No incluyo a los padres en la categoría de rehenes, porque muchos de ellos (frutos ya, a su vez, de las primeras generaciones salidas del termismo) apoyaron, primero con votando como votaron y luego con sus discursos, las corrientes que estaban arruinando a sus hijos.
El desenlace de esta mezcla de locura, extorsión política, desvarío intelectual al pedo y romanticismo de la pelotudez desencadenó no menos de tres generaciones de argentinos sub-educados que arrastraron al país a los escalones más bajos de la escala regional de desarrollo. La Argentina, de ser el faro de avanzada de América Latina, se convirtió en uno de sus furgones de cola.
Cualquiera que haya, consciente o inconscientemente, pretendido instalar la idea de que el rigor que es imprescindible en los procesos educativos es el mismo que algún alucinado creía que tenían los militares que arrojaban gente al mar, o es un pelotudo -si lo hizo inconscientemente- o un hijo de puta, si lo hizo a propósito.
El resultado, a los efectos prácticos, es el mismo: un formidable deterioro en la formación mental de los chicos, un descenso astronómico en el concepto social del “maestro” (cuya denominación fue incluso “orgullosamente” cambiada a “trabajadores de la educación”), una caída vertical en la remuneración del sector docente (porque lo que no se valora se paga mal) y un quebranto monumental en la productividad nacional, en la tasa de emprendimientos y en el proceso de innovación y desarrollo.
Viendo estas consecuencias es muy difícil no sospechar (como mínimo) de la existencia de un plan diseñado premeditadamente para conseguir los objetivos que se consiguieron, esto es, un formidable descenso en el nivel de auto estima nacional y un aflojamiento en el músculo de resiliencia que “fabricó” un pueblo blando (que no debe confundirse con una sociedad agresiva y violenta) siempre lista para obedecer los gritos y los bandos de un par de bravucones.
El nivel de reversión que la Argentina debe emprender en las políticas y, sobre todo, en las filosofías educativas, es de tal magnitud que, tranquilamente, rivalizan con aquel que debe emprender en los terrenos económico, social y político.
Desandar el camino del romanticismo pelotudo y zambullirse de lleno en el rigor científico que debe tener la tarea de educar a un chico va a costar jirones de vestiduras antiguas que, paradójicamente, quieren venderse como muy “cool” y “modernas”.
Está visto dónde nos trajo el “modernismo” y el “coolismo”. Es hora de volver a las fuentes y entender que sí, el ingreso de los chicos en el sistema escolar, implica entrar a un mundo de obligaciones, de cumplimientos, de recompensas y castigos, de diferencias según sean las actitudes que cada uno tenga, y de logros basados en el esfuerzo y la dedicación, en donde el diferente grado de esfuerzo y dedicación se reflejará en la altura de los logros… casi igual a lo que luego ocurrirá en la vida.
Padres e hijos deben entender que para esas “crueldades” que esperan en la vida adulta es mejor estar preparado con un espíritu entrenado en el rigor escolar.
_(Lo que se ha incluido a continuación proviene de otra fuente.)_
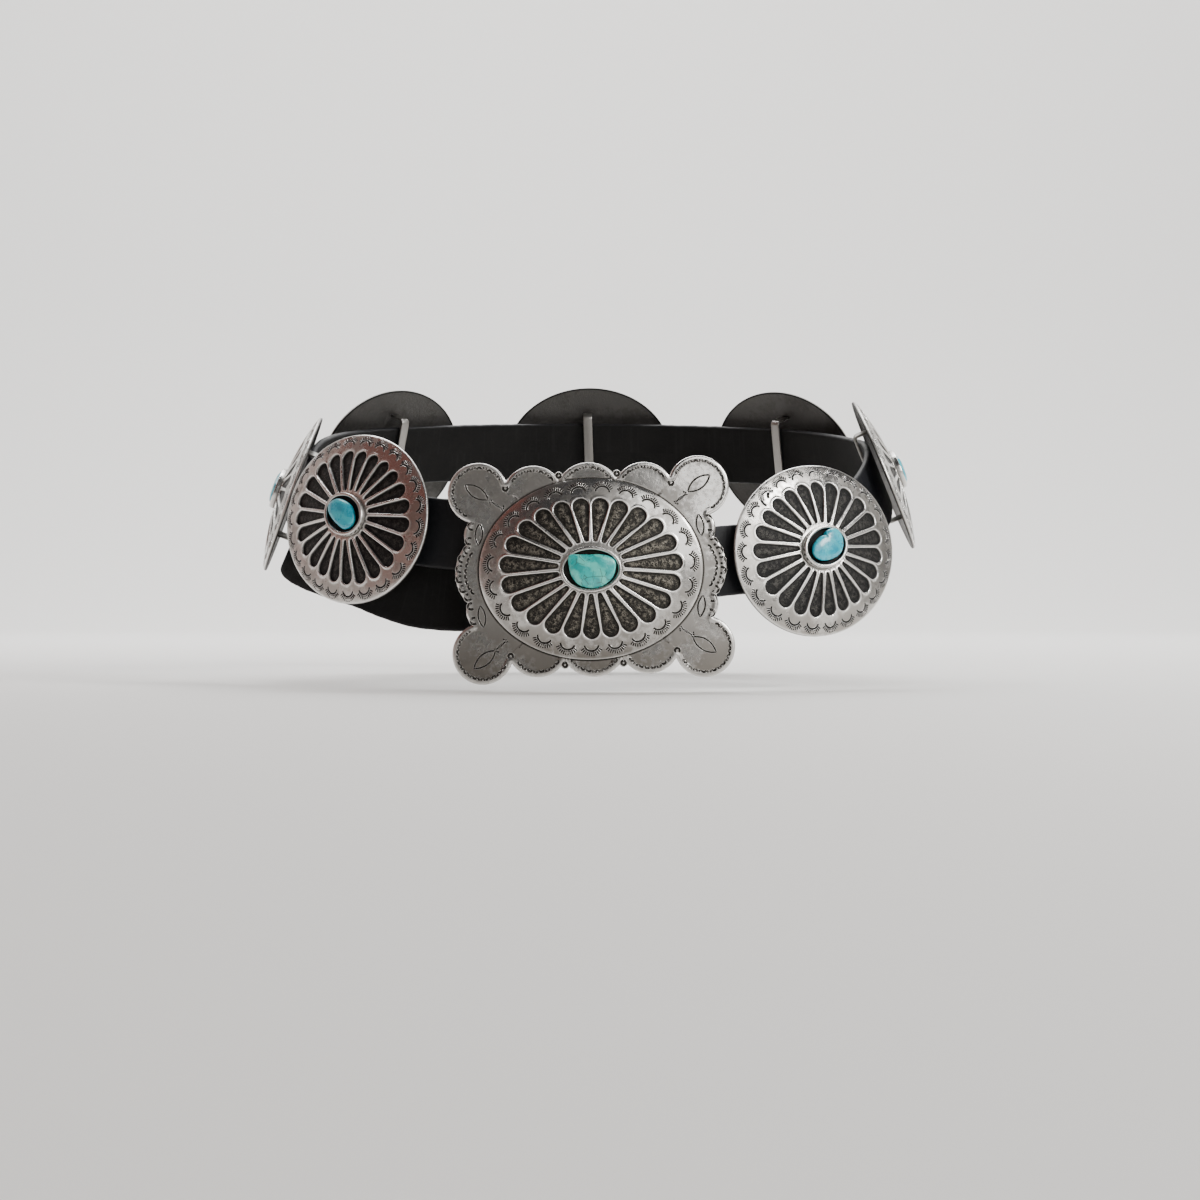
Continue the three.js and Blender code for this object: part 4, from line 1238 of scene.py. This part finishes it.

Y los maestros deberán entender que la misión que libremente eligieron en la vida (porque se supone que nadie los obligó a ser maestros) supera en mucho el de un simple trabajo.
Ninguna de las normas del derecho laboral que regulan otras actividades (como la huelga) podrá aplicarse nunca en igualdad de condiciones a la tarea de enseñar que tiene un maestro: sería como decirle a un médico que su derecho a reclamar está por encima de la vida que debe salvar.
Con un agregado más: lo más seguro es que un país fundado en la creencia de que la escuela y el colegio deben ser rigurosos (así como el laboratorista lo debe ser cuando mide el nivel de azúcar en sangre de un paciente) seguramente generará una sociedad de tal nivel de afluencia y prosperidad que los ingresos de los maestros y profesores tendrán la dignidad que merecen aquellos que construyen los cimientos de la obra que luego disfrutan todos, incluidos, claro está, ellos mismos.